In 1984, James Cameron created a classic villain in 'The Terminator,' using a lot of practical effects. But for the sequel in 1991, the villain needed to be even more unbeatable. Cameron accomplished that with the T-1000. Made of liquid metal, the new Terminator changed the game when it came to what CGI characters could do in a film.
'The Matrix' elevated the action genre more than any other movie in the last 20 years. Nothing like its visuals, enhanced by CGI, had never been seen before. And, for better or worse, they changed how action movies are shot now.
Peter Jackson did impressive work on the first 'Lord of the Rings' film, but the next one brought Gollum (yes, played by Serkis) out of the shadows. The visuals of Gollum's facial features and movements, done by Weta Workshop, were an incredible elevation for the technology.
James Cameron has made it virtually his job to elevate the technology of CGI, and with 'Avatar' he raised it once more. He waited since the 1990s on new motion-capture technology that's a major reason for all the box-office records the film broke.
One of Industrial Light and Magic's biggest achievements is still its work on the dinosaurs in 'Jurassic Park.' The lifelike look of the CG was so impressive that it inspired George Lucas to go forward with making the 'Star Wars' prequels, believing that the technology was finally there to continue the saga.

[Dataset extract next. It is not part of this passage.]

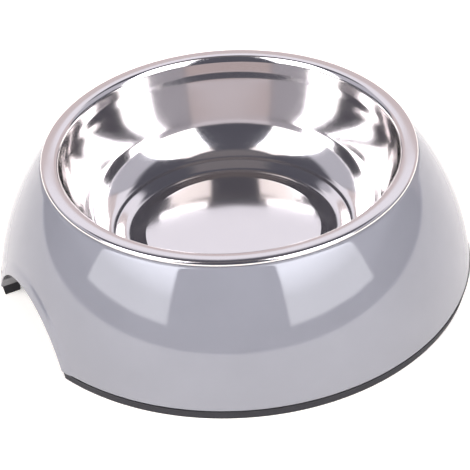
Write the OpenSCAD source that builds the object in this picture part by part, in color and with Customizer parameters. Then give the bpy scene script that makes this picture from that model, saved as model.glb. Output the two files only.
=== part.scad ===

Speaking of 'Star Wars,' no, those prequels aren't on this list. But none of the achievements in CGI featured on this list would have been possible if it weren't for Lucas making the first 'Star Wars.' Industrial Light and Magic was created by Lucas for the special effects he wanted in his sci-fi movie. 'Episode IV' certainly has a lot of practical effects and matte paintings, but there were computer programs built from scratch for some sequences, like the footage of the Death Star trench the Rebels watch before their attack in the film's finale.
Though it was rough to get off the ground, ILM proved its worth as 'Star Wars' pretty much launched the ideas of countless directors who wanted to put their imagination on the screen in a whole new way.